For Canadian practices, the key differentiator is GST/HST handling. A bookkeeping automation tool must understand input tax credits, the distinction between zero-rated, exempt, and taxable supplies, and the quarterly or annual reporting cadence the client follows. Provincial sales tax rules in provinces that have not harmonized (such as British Columbia's PST) add another layer of complexity.

What to look for:

  • Native GST/HST and PST logic rather than a generic sales tax module retrofitted for Canada.
  • Multi-entity support for practices managing bookkeeping across dozens or hundreds of small business clients.
  • Bank feed integrations with Canadian financial institutions, including credit unions and smaller regional banks that are sometimes excluded from U.S.-centric platforms.
  • CRA-ready reporting that produces figures aligned with GIFI codes for T2 filing.

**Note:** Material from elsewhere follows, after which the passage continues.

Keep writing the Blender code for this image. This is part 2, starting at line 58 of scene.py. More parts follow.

AI bookkeeping tools do not eliminate the need for professional judgment. They do, however, reduce the volume of routine classification decisions, freeing your team to focus on advisory work and complex transactions.

Client Communication and Workflow

Tax season places enormous strain on client communication. Document request lists go unanswered, follow-up emails pile up, and engagement letters sit unsigned for weeks. AI-powered communication tools address this bottleneck in several ways.

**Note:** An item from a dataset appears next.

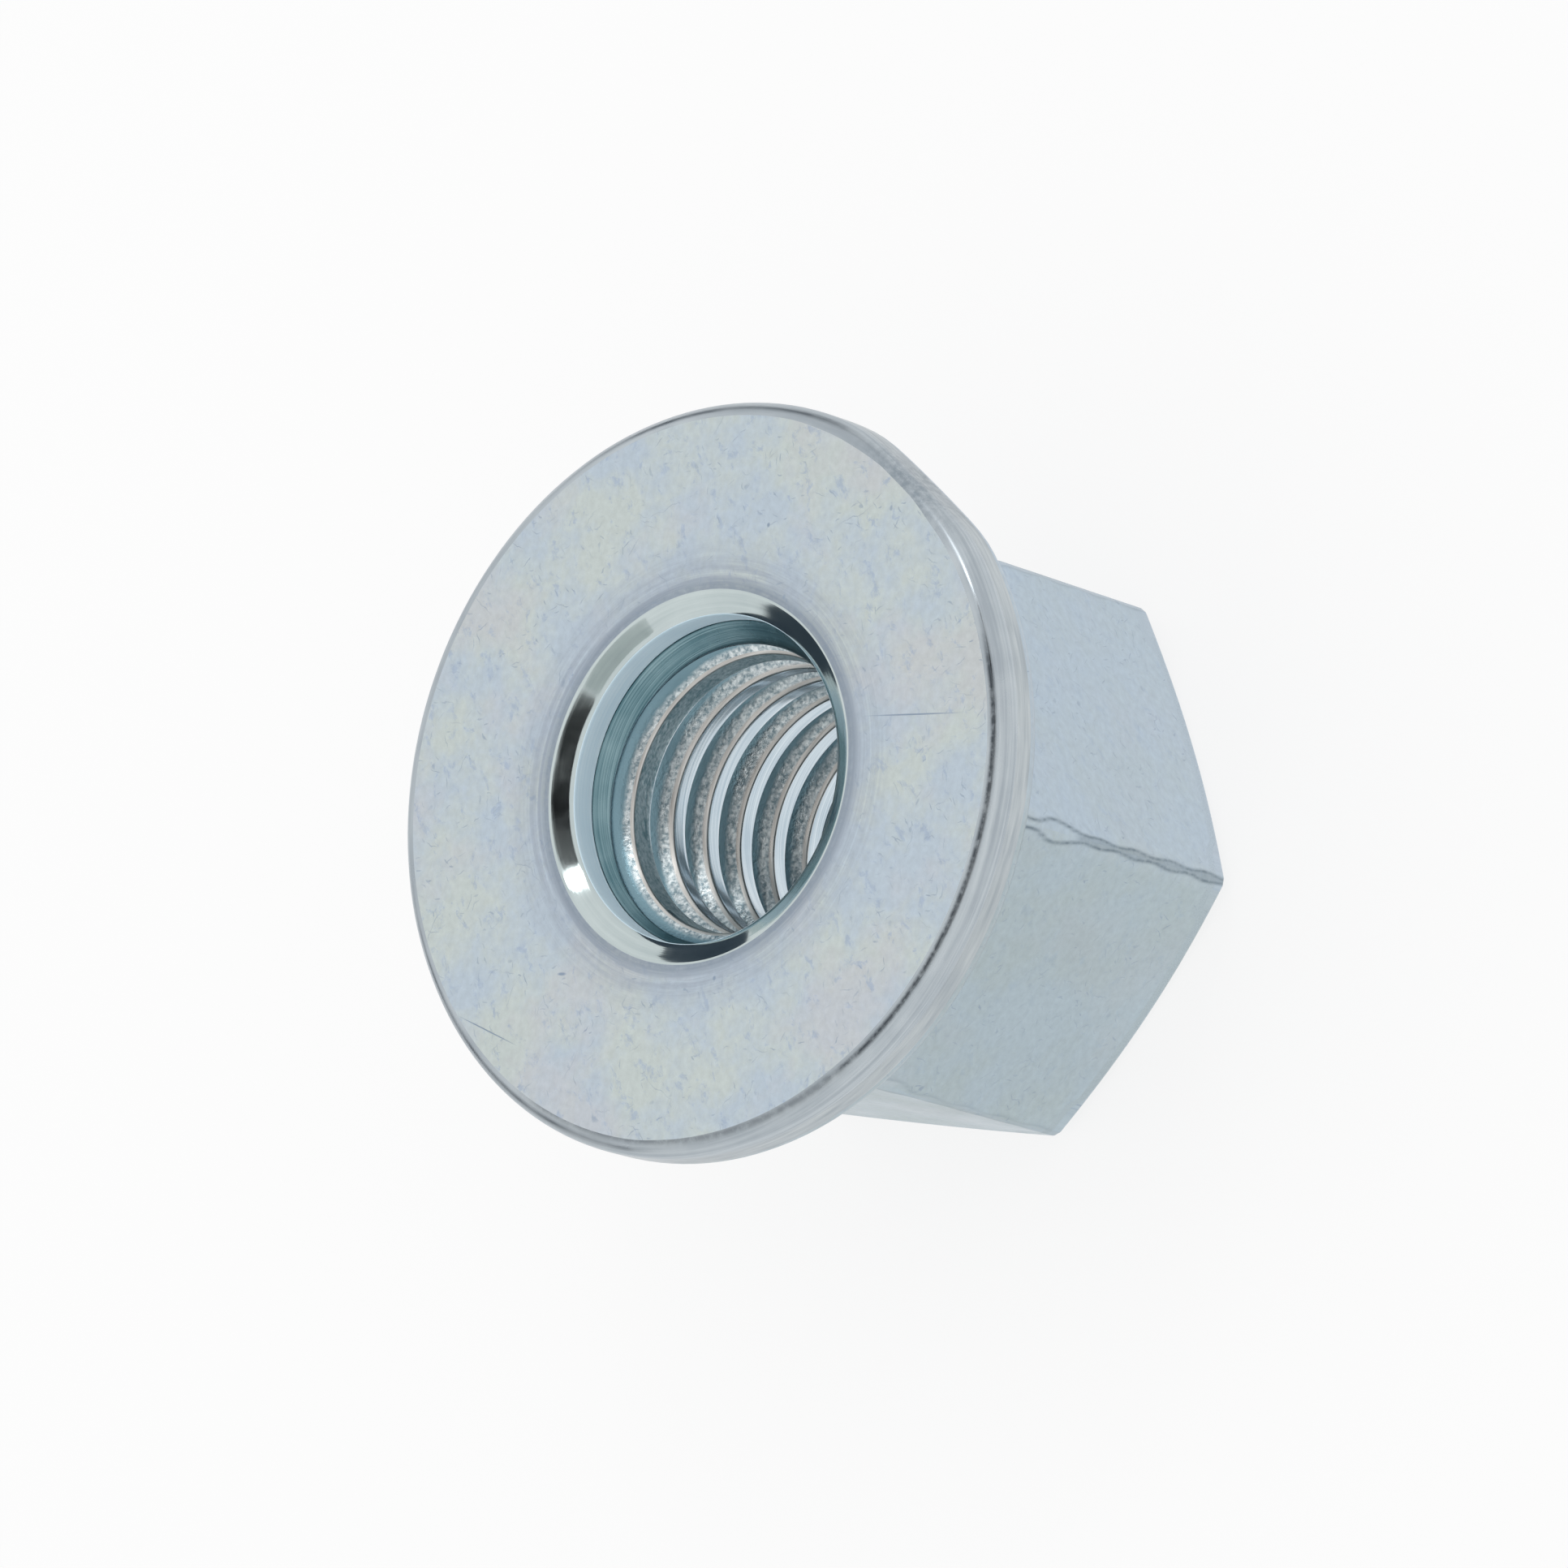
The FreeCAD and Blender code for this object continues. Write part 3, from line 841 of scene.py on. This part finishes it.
def makeFloor():
    material, addNode = startMaterial("whiteSweep", rough=0.9, colour=studio["floor"])
    light = addNode("LightPath", output=None)
    glow = addNode("Emission", {"Color": linear("#ffffff"), "Strength": 1.0})
    rays = (light["Is Glossy Ray"], light["Is Transmission Ray"])
    mirrored = addNode("Math", rays, operation="MAXIMUM")
    seen = addNode("Math", (light["Is Camera Ray"], studio["floorSeen"]), operation="MULTIPLY")
    share = addNode("Math", (mirrored, seen), operation="MAXIMUM")
    tree = material.node_tree
    both = addNode("MixShader", (share, tree.nodes["Principled BSDF"].outputs[0], glow))
    tree.links.new(both, tree.nodes["Material Output"].inputs["Surface"])
    half = studio["floorHalf"] * mm
    addCard("floor", Vector((0, 0, 0)), Vector((half, 0, 0)), Vector((0, half, 0)), material)


def makeCards():
    cards = []
    height = studio["stripHeight"] * mm
    for name, first, last, colour in studio["strips"]:
        start, end = [upward + towardCamera * spot[0] + sideways * spot[1] for spot in (first, last)]
        middle = faceMiddle + (start + end) / 2 * height
        along = (end - start) / 2 * height
        across = upward.cross(end - start).normalized() * studio["stripHalfWidth"] * height
        material = startMaterial(name, rough=1.0, colour=colour)[0]
        cards.append(addCard(name, middle, along, across, material))
    halfWidth, halfHeight = [half * mm for half in studio["rearHalf"]]
    for name, way, colour in studio["rearCards"]:
        away = (sideways * way - towardCamera).normalized()
        middle = away * studio["rearDistance"] * mm + upward * halfHeight
        material = startMaterial(name, rough=1.0, colour=colour)[0]
        cards.append(addCard(name, middle, away.cross(upward) * halfWidth, upward * halfHeight, material))
    for card in cards:
        card.visible_camera = False
        card.visible_diffuse = False
        card.visible_shadow = False
    return cards


def makeLight():
    way = upward + towardCamera * studio["lamp"][0] + sideways * studio["lamp"][1]
    place = faceMiddle + way.normalized() * studio["lampDistance"] * mm
    lamp = bpy.data.objects.new("smallLamp", bpy.data.lights.new("smallLamp", "AREA"))
    lamp.data.size = studio["lampSize"] * mm
    lamp.data.energy = studio["lampPower"]
    facing = (place - faceMiddle).to_track_quat("Z", "Y").to_matrix().to_4x4()
    lamp.matrix_world = Matrix.Translation(place) @ facing
    bpy.context.scene.collection.objects.link(lamp)
    world = bpy.data.worlds.new("whiteRoom")
    bpy.context.scene.world = world
    world.use_nodes = True
    background = world.node_tree.nodes["Background"]
    background.inputs["Color"].default_value = (1, 1, 1, 1)
    background.inputs["Strength"].default_value = studio["room"]


def makeStudio():
    makeFloor()
    cards = makeCards()
    makeLight()
    print("studio: floor,", len(cards), "cards and one lamp")


makeStudio()
bpy.context.scene.view_settings.view_transform = "Standard"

Intelligent document request portals can analyze a client's prior-year return and automatically generate a tailored checklist of documents needed for the current year. When a client uploads a document, the system can recognize what it is, check it off the list, and prompt the client for any items still outstanding -- all without staff intervention.

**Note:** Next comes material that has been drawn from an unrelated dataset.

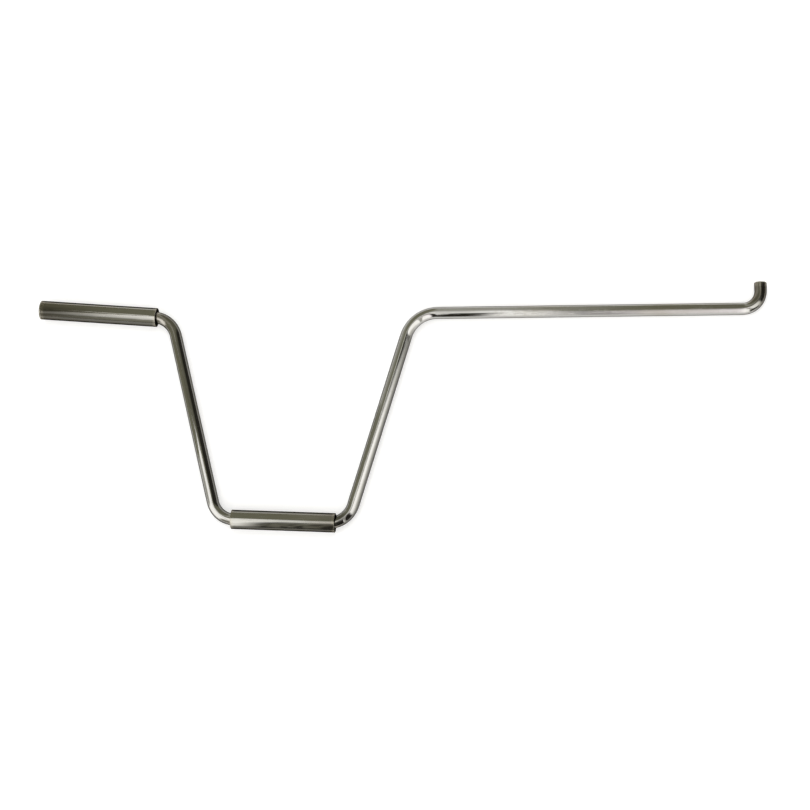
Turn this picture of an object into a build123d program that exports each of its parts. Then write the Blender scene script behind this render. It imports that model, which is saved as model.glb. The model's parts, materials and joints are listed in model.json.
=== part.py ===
from build123d import *
from math import atan2, degrees
import os

os.makedirs("parts", exist_ok=True)

# Crank handle: one round bar bent into a crank, with two loose tube sleeves to hold it by.
# Millimetres. The crank lies flat on a floor, +Z up, as it comes to rest.
# Origin: on the axis of the hook pin, where the pin leaves its bend. +Y runs along the pin.
# The shaft runs off to -X, and the end of the bar is the far -X end.

# ---- round bar ----
rod_d = 12.0
hook_pin_len = 8.5  # straight part of the pin, past the hook bend
hook_bend_r = 17.5  # all bend radii are to the bar's centreline
hook_turn_deg = 90.0
shaft_run = 297.5  # runs are the straight lengths between bends
shoulder_bend_r = 32.0
shoulder_turn_deg = 73.2
inner_leg_run = 174.9
inner_bend_r = 24.5
inner_turn_deg = 75.2
mid_run = 93.9
outer_bend_r = 23.0
outer_turn_deg = 73.9
outer_leg_run = 172.5
end_bend_r = 25.0
end_turn_deg = 71.4
end_run = 116.0  # up to the shoulder that the end washer seats on
tip_chamfer = 0.8

# ---- tube sleeves ----
sleeve_play = 2.3  # radial room between the bar and the bore
sleeve_wall = 1.2
sleeve_edge = 0.4  # chamfer on the outer edges
sleeve_deburr = 0.2  # chamfer on the bore's edges
mid_inner_lap = 7.1  # how far the middle sleeve reaches over the inner bend
mid_outer_lap = 2.0  # and over the outer bend
end_sleeve_lap = 2.6  # how far the end sleeve reaches over its bend
end_play = 0.3  # gap between the end sleeve and its washer

# ---- riveted end ----
washer_t = 1.6
washer_edge = 0.2
rivet_shoulder = 2.0  # step from the bar down to the riveted stem
rivet_fit = 0.05  # radial room around the stem in the washer
rivet_head_lap = 1.4  # how far the hammered head spreads past the stem
rivet_head_edge = 0.4  # height of the head's side, below its dome
rivet_dome_h = 0.9

# Sizes that follow from the ones above.
rod_r = rod_d / 2
bore_r = rod_r + sleeve_play
sleeve_r = bore_r + sleeve_wall
washer_r = sleeve_r  # the washer covers the end of the tube, and no more
stem_r = rod_r - rivet_shoulder
head_r = stem_r + rivet_head_lap
mid_sleeve_len = mid_run + mid_inner_lap + mid_outer_lap
end_sleeve_len = end_run + end_sleeve_lap - end_play
floor_z = -rod_r  # the pin end of the bar lies on the floor

# The bar's centreline, drawn flat from the tip of the pin to the shoulder at the far end.
# Each bend starts where the run before it stops, and keeps its direction.
with BuildLine() as centreline:
    pin = Line((0, hook_pin_len), (0, 0))
    hook = JernArc(pin @ 1, pin % 1, hook_bend_r, -hook_turn_deg)
    shaft = Line(hook @ 1, hook @ 1 + (hook % 1) * shaft_run)
    shoulder = JernArc(shaft @ 1, shaft % 1, shoulder_bend_r, shoulder_turn_deg)
    inner_leg = Line(shoulder @ 1, shoulder @ 1 + (shoulder % 1) * inner_leg_run)
    inner_bend = JernArc(inner_leg @ 1, inner_leg % 1, inner_bend_r, -inner_turn_deg)
    mid = Line(inner_bend @ 1, inner_bend @ 1 + (inner_bend % 1) * mid_run)
    outer_bend = JernArc(mid @ 1, mid % 1, outer_bend_r, -outer_turn_deg)
    outer_leg = Line(outer_bend @ 1, outer_bend @ 1 + (outer_bend % 1) * outer_leg_run)
    end_bend = JernArc(outer_leg @ 1, outer_leg % 1, end_bend_r, end_turn_deg)
    end = Line(end_bend @ 1, end_bend @ 1 + (end_bend % 1) * end_run)

# Washer and pin both lie on the floor, and the washer is wider than the bar. So at rest the
# bar's far end lies a little higher: the bar's plane leans by that slope about the pin's axis.
rest_slope = degrees(atan2(washer_r - rod_r, -(end @ 1).X))
laid = Plane.XY.rotated((0, rest_slope, 0))
bar_path = laid.location * centreline.line
tip_plane = Plane(origin=bar_path @ 0, z_dir=bar_path % 0)
seat_plane = Plane(origin=bar_path @ 1, x_dir=laid.z_dir, z_dir=bar_path % 1)

# The bar: one round section swept along the centreline, with a chamfered tip. Its far end
# is turned down to a stem, whose end is hammered out over the washer into a low domed head.
# The stem and head are one half section, drawn from the shoulder outwards and revolved.
stem_section = Plane(seat_plane.origin, x_dir=seat_plane.x_dir, z_dir=-seat_plane.y_dir)
head_side = washer_t + rivet_head_edge
head_top = head_side + rivet_dome_h
dome_r = (head_r**2 + rivet_dome_h**2) / (2 * rivet_dome_h)
with BuildPart() as crank_rod:
    with BuildSketch(tip_plane):
        Circle(rod_r)
    sweep(path=bar_path)
    chamfer(crank_rod.edges().group_by(Axis.Y)[-1], tip_chamfer)
    with BuildSketch(stem_section):
        with BuildLine():
            Polyline((0, 0), (stem_r, 0), (stem_r, washer_t), (head_r, washer_t), (head_r, head_side))
            RadiusArc((head_r, head_side), (0, head_top), -dome_r)
            Line((0, head_top), (0, 0))
        make_face()
    revolve(axis=Axis(seat_plane.origin, seat_plane.z_dir))
crank_rod.part.label = "crank_rod"
export_step(crank_rod.part, "parts/crank_rod.step")

# The washer sits on the bar's shoulder, under the hammered head, and keeps the end sleeve on.
with BuildPart() as end_washer:
    with BuildSketch(seat_plane):
        Circle(washer_r)
        Circle(stem_r + rivet_fit, mode=Mode.SUBTRACT)
    extrude(amount=washer_t)
    chamfer(end_washer.edges().filter_by(GeomType.CIRCLE).group_by(SortBy.RADIUS)[-1], washer_edge)
end_washer.part.label = "end_washer"
export_step(end_washer.part, "parts/end_washer.step")

# Each sleeve is a plain tube lying on the floor, level, and turned to the run of bar inside
# it. The bar rests near the bottom of the bore, because the bore is wide.
mid_heading = mid % 0.5
mid_start = mid @ 0 - mid_heading * mid_inner_lap
mid_sleeve_plane = Plane((mid_start.X, mid_start.Y, floor_z + sleeve_r), z_dir=mid_heading)

with BuildPart() as mid_sleeve:
    with BuildSketch(mid_sleeve_plane):
        Circle(sleeve_r)
        Circle(bore_r, mode=Mode.SUBTRACT)
    extrude(amount=mid_sleeve_len)
    mid_rims = mid_sleeve.edges().filter_by(GeomType.CIRCLE).group_by(SortBy.RADIUS)
    chamfer(mid_rims[-1], sleeve_edge)
    chamfer(mid_rims[0], sleeve_deburr)
mid_sleeve.part.label = "mid_sleeve"
export_step(mid_sleeve.part, "parts/mid_sleeve.step")

end_heading = end % 0.5
end_start = end @ 0 - end_heading * end_sleeve_lap
end_sleeve_plane = Plane((end_start.X, end_start.Y, floor_z + sleeve_r), z_dir=end_heading)

with BuildPart() as end_sleeve:
    with BuildSketch(end_sleeve_plane):
        Circle(sleeve_r)
        Circle(bore_r, mode=Mode.SUBTRACT)
    extrude(amount=end_sleeve_len)
    end_rims = end_sleeve.edges().filter_by(GeomType.CIRCLE).group_by(SortBy.RADIUS)
    chamfer(end_rims[-1], sleeve_edge)
    chamfer(end_rims[0], sleeve_deburr)
end_sleeve.part.label = "end_sleeve"
export_step(end_sleeve.part, "parts/end_sleeve.step")
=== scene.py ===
# %% [markdown]
# # A plated crank handle
# The real object is one steel bar, bent cold in five places and plated, with two loose tubes that
# turn in the hands while the crank goes round. Polished metal has hardly any colour of its own: it
# shows the room. So the lesson has two halves. First come skins that are smooth but a little
# uneven, as drawn bar and tube are, and then a room of a few soft shapes for them to mirror.

# %% Load the frame
import json
import math
import bpy
import numpy as np
from mathutils import Matrix, Vector


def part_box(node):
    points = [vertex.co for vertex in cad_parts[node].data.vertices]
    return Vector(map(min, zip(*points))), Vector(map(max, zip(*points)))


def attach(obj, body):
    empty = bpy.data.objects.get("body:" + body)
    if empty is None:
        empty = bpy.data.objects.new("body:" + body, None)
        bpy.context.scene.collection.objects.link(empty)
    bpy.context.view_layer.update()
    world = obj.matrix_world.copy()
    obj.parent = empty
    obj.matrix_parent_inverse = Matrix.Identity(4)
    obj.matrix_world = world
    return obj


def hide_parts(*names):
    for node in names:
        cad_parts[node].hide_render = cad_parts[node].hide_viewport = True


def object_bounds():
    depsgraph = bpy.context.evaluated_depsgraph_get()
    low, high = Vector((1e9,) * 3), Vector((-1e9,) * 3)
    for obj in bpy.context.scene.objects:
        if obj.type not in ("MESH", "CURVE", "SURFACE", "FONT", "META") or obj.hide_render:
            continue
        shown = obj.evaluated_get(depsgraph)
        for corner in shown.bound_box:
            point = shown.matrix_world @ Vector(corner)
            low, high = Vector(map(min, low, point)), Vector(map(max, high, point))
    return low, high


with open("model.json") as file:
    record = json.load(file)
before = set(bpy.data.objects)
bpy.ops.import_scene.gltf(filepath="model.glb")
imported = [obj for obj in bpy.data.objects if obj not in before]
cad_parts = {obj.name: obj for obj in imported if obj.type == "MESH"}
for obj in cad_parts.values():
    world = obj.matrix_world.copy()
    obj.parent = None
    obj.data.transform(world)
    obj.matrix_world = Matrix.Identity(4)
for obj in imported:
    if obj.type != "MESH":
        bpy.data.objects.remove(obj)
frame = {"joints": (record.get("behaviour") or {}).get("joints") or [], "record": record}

cad_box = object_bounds()
print("CAD box, mm:", [[round(v * 1000, 1) for v in corner] for corner in cad_box])

# %% [markdown]
# ## Sizes from the frame
# The frame already knows how thick the bar is, where each tube lies and which way it points: the
# mounts and the joints of the packed record say so. Reading them here, and not typing them again,
# keeps the dressed pieces where the solids are, also if the solids are made again.

# %% Bar, tubes and floor, as the frame gives them
MM = 0.001
mounts = {mount["name"]: mount for mount in frame["record"]["mounts"]}
joints = {joint["name"]: joint for joint in frame["joints"]}
bar_r = mounts["hook_pin"]["dims"]["r_mm"] * MM
shaft_run = mounts["shaft"]["dims"]["length_mm"] * MM
floor_z = cad_box[0].z
print("bar radius", bar_r, "shaft run", shaft_run, "floor at", round(floor_z, 5))


def tube_size(node, joint):
    """Centre, direction, outside radius and length of a tube. It lies level, so its box is as high
    as it is thick, and its box is as wide as the length's share in X plus the thickness's share."""
    low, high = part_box(node)
    centre, heading = np.array(joints[joint]["pos_m"]), np.array(joints[joint]["axis"])
    radius = round((high.z - low.z) / 2, 5)
    length = (high.x - low.x - 2 * radius * abs(heading[1])) / abs(heading[0])
    return centre, heading, radius, round(length, 5)


end_tube = tube_size("end_sleeve", "end_grip_spin")
mid_tube = tube_size("mid_sleeve", "mid_grip_spin")
print("end tube: radius, length", end_tube[2:], " middle tube:", mid_tube[2:])

# %% [markdown]
# ## The line of the bar
# A bender makes a crank as a list: so much straight bar, so many degrees round a former, and again.
# The same list works here. Walking it gives the centreline after any length of bar, which is all
# that a sweep needs, and it stays exact on the arcs, so no bend shows corners in its reflections.

# %% Runs and bends, in the order the bar is bent
# (name, straight length in mm) or (name, bend radius in mm, turn in degrees)
BAR_LIST = (
    ("pin", 8.5),
    ("hook bend", 17.5, -90.0),
    ("shaft", shaft_run / MM),
    ("shoulder bend", 32.0, 73.2),
    ("inner leg", 174.9),
    ("inner bend", 24.5, -75.2),
    ("middle run", 93.9),
    ("outer bend", 23.0, -73.9),
    ("outer leg", 172.5),
    ("end bend", 25.0, 71.4),
    ("end run", 116.0),
)
PIN_LENGTH = BAR_LIST[0][1] * MM
START, START_HEADING = np.array([0.0, PIN_LENGTH]), math.radians(-90.0)
print(len(BAR_LIST), "runs and bends, from the pin's tip at", START)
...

AI-assisted email drafting and chat tools can generate professional, context-aware responses to common client questions. A client asking about their instalment payment amount, for example, can receive an accurate, personalized response pulled from their file, reviewed by a staff member in seconds rather than composed from scratch.

What to look for:

  • PIPEDA-compliant data handling for all client communications, especially when AI processes the content of messages to generate responses.
  • Bilingual support for practices serving both English and French-speaking clients.
  • Secure document upload portals with encryption in transit and at rest, hosted in Canada or with documented compliance for cross-border transfers.
  • Integration with your existing email and practice management platforms so communications are logged against the right client file.

Tax Research and Regulatory Intelligence

Tax research has historically been one of the more time-consuming tasks in a Canadian practice. The Income Tax Act alone runs to thousands of pages, and staying current with CRA administrative positions, Tax Court of Canada decisions, and provincial variations demands continuous effort.

AI-powered tax research tools can parse natural language questions and return relevant sections of the ITA, CRA technical interpretations, Income Tax Folios, and case law. The best platforms provide citations, summarize the applicable rules, and flag recent changes or pending amendments that might affect the analysis.

What to look for:

  • Canadian legal and regulatory source coverage that goes beyond the ITA to include the Excise Tax Act, CRA guidance documents, provincial statutes, and relevant case law from the Tax Court of Canada and Federal Court of Appeal.
  • Citation accuracy -- a tool that fabricates or misattributes references is worse than no tool at all. Test any research AI with questions you already know the answer to before relying on it in practice.
  • Currency of data -- tax law changes frequently, and a tool trained on data from two years ago may miss critical amendments.
  • Ability to handle multi-jurisdictional questions, particularly for clients with operations in multiple provinces or cross-border activities involving the U.S.

Evaluating Any AI Tool: A Canadian Accountant's Checklist

Regardless of category, every AI tool you evaluate for your practice should be measured against a consistent set of criteria:

  1. PIPEDA compliance. Confirm where client data is stored, who has access, and how consent is managed. Request a privacy impact assessment or data processing agreement.
  2. CRA compatibility. Verify that the tool supports Canadian tax forms, filing protocols, and regulatory frameworks rather than offering a lightly adapted U.S. product.
  3. Data portability. Ensure you can export your data in standard formats if you decide to switch tools. Vendor lock-in is a real risk with AI platforms that learn from your historical data.
  4. Transparency of AI outputs. The tool should explain how it reached a conclusion or classification, not just present a result. Black-box AI is difficult to defend in a CRA review or professional liability context.
  5. Professional liability considerations. Understand who bears responsibility when an AI tool produces an incorrect result. Your professional obligations under CPA Canada standards do not diminish because you relied on software.

Getting Started Without Overhauling Your Practice

You do not need to adopt every category of AI tool at once. A practical starting point is to identify the single workflow that consumes the most staff time relative to its complexity -- for many practices, this is deadline tracking or document intake -- and pilot one tool in that area. Use the free CRA deadline calculator to find every deadline that applies to your business type. Measure the time savings over a defined period, gather staff feedback, and expand from there.

The Canadian accounting profession is at an inflection point. Practices that adopt AI tools thoughtfully and with attention to Canadian-specific requirements will operate more efficiently, reduce compliance risk, and free their teams for the higher-value advisory work that clients increasingly expect. Those that delay adoption will find it progressively harder to compete on both price and service quality.

The tools are ready. The question is whether your practice is ready to use them.